Takashi Nakano

Personal information
- National team: Japan
- Born: 21 July 1984 (age 41) Tachikawa, Tokyo, Japan
- Height: 1.73 m (5 ft 8 in)
- Weight: 64 kg (141 lb)

Sport
- Sport: Swimming
- Strokes: Backstroke
- Club: Mizuno

Medal record
Men's swimming
Representing Japan
Asian Games
| Silver medal – second place | 2002 Busan | 200 m backstroke |
| Bronze medal – third place | 2006 Doha | 200 m backstroke |
East Asian Games
| Silver medal – second place | 2005 Macau | 100 m backstroke |
| Silver medal – second place | 2005 Macau | 200 m backstroke |
Universiade
| Silver medal – second place | 2003 Daegu | 200 m backstroke |
| Silver medal – second place | 2005 İzmir | 200 m backstroke |
| Silver medal – second place | 2007 Bangkok | 200 m backstroke |

= Takashi Nakano =

Japanese swimmer (born 1984)

Takashi Nakano (中野 高, Nakano Takashi) is a Japanese former swimmer, who specialized in backstroke events. He collected a total of three silver medals in the 200 m backstroke at the Universiade (2003 in Daegu, 2005 in İzmir, and 2007 in Bangkok). Nakano is also a graduate of Hosei University in Tokyo.
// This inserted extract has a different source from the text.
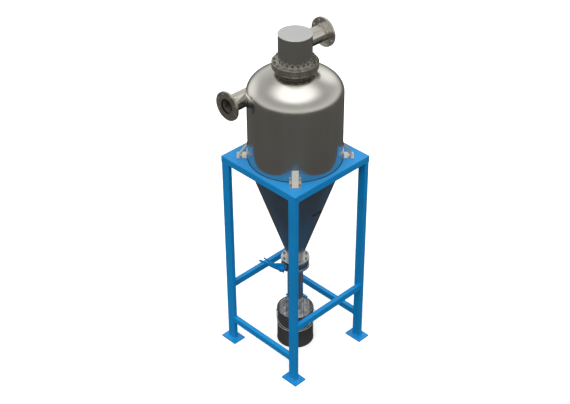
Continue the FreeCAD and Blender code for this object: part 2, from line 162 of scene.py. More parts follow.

Nakano made his international debut at the 2002 Asian Games in Busan, South Korea, where he earned a silver medal in the 200 m backstroke, clocking at 2:00.78.

At the 2005 FINA World Championships in Montreal, Quebec, Canada, Nakano broke the two-minute barrier, but rounded out the final field in last place by 0.17 of a second behind Croatia's Gordan Kozulj in 1:58.91. Nakano also improved his personal best to 1:59.34, adding a bronze to his silver from Busan in the same stroke at the 2006 Asian Games in Doha, Qatar.

Nakano competed for the Japanese squad in the men's 200 m backstroke at the 2008 Summer Olympics in Beijing. Leading up to the Games, he placed second behind Ryosuke Irie at the Olympic trials in Tokyo with a FINA A-standard entry time of 1:58.22. He challenged seven other swimmers on the fourth heat, including Austrian duo Sebastian Stoss and two-time Olympic silver medalist Markus Rogan. Nakano raced to sixth place by a 0.15 of a second behind Stoss in a time of 1:59.59. Nakano missed out the semifinals by 0.65 of a second, as he placed twenty-first overall in the preliminary heats.

At the 2009 FINA World Championships in Rome, Italy, Nakano broke his personal best of 1:57.02 in the 200 m backstroke, but finished only in twelfth place and did not qualify for the final.